When the industrious researchers at the Citizen Lab tried to get this information from telcos directly, they were largely told to ask the government. MP Charmaine Borg, when trying to get clear information from federal law enforcement agencies, only received a paltry amount of data.

I don't buy it. And I can't accept it. We saw a huge furore over warrantless access to subscriber information when the federal government proposed Bill C-30. We're seeing a big fuss over this revelation related to the 1.2 million requests. We're about to start debating the new cyberbullying act that revives much of C-30's "lawful access" and we're ramping up to debate S-4, the Digital Privacy Act which extends voluntary disclosures of sensitive personal information beyond law enforcement. We cannot have an informed and educated debate about these incredibly important topics without real information.

So why aren't telcos and law enforcement agencies coming clean?

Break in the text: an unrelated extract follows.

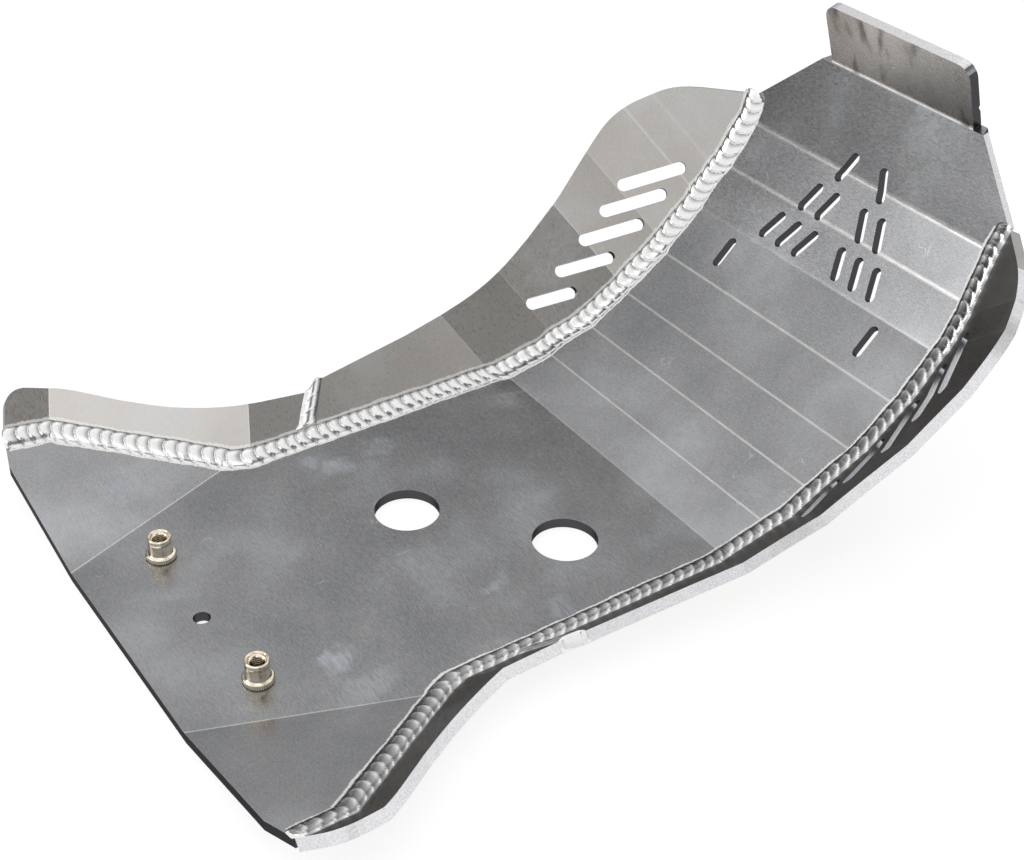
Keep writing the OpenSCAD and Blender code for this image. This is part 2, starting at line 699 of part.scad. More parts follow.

We saw Google take the lead with its Transparency Report, which has been followed by other technology companies including as Twitter and Facebook. The list of companies actually includes telecommunications companies such as AT&T and Time Warner Cable in the US and Telstra in Australia [PDF]. But, to my knowledge, no Canadian company provides any data akin to a transparency report. Do government and law enforcement agencies want us to be in the dark? The cynic in my is starting to think so.

We need more transparency and accountability. We need one Canadian telco to take the courageous first step of producing a comprehensive transparency report, with full details of its methodology and terminology so that other telcos can step out of the shadows and provide comparable useful data. It's probably in their interests, since the speculation that is swirling around is likely worse than the reality. I don't know how or when a Canadian telco will step up, but Canadians should be calling on their providers to come clean with this information.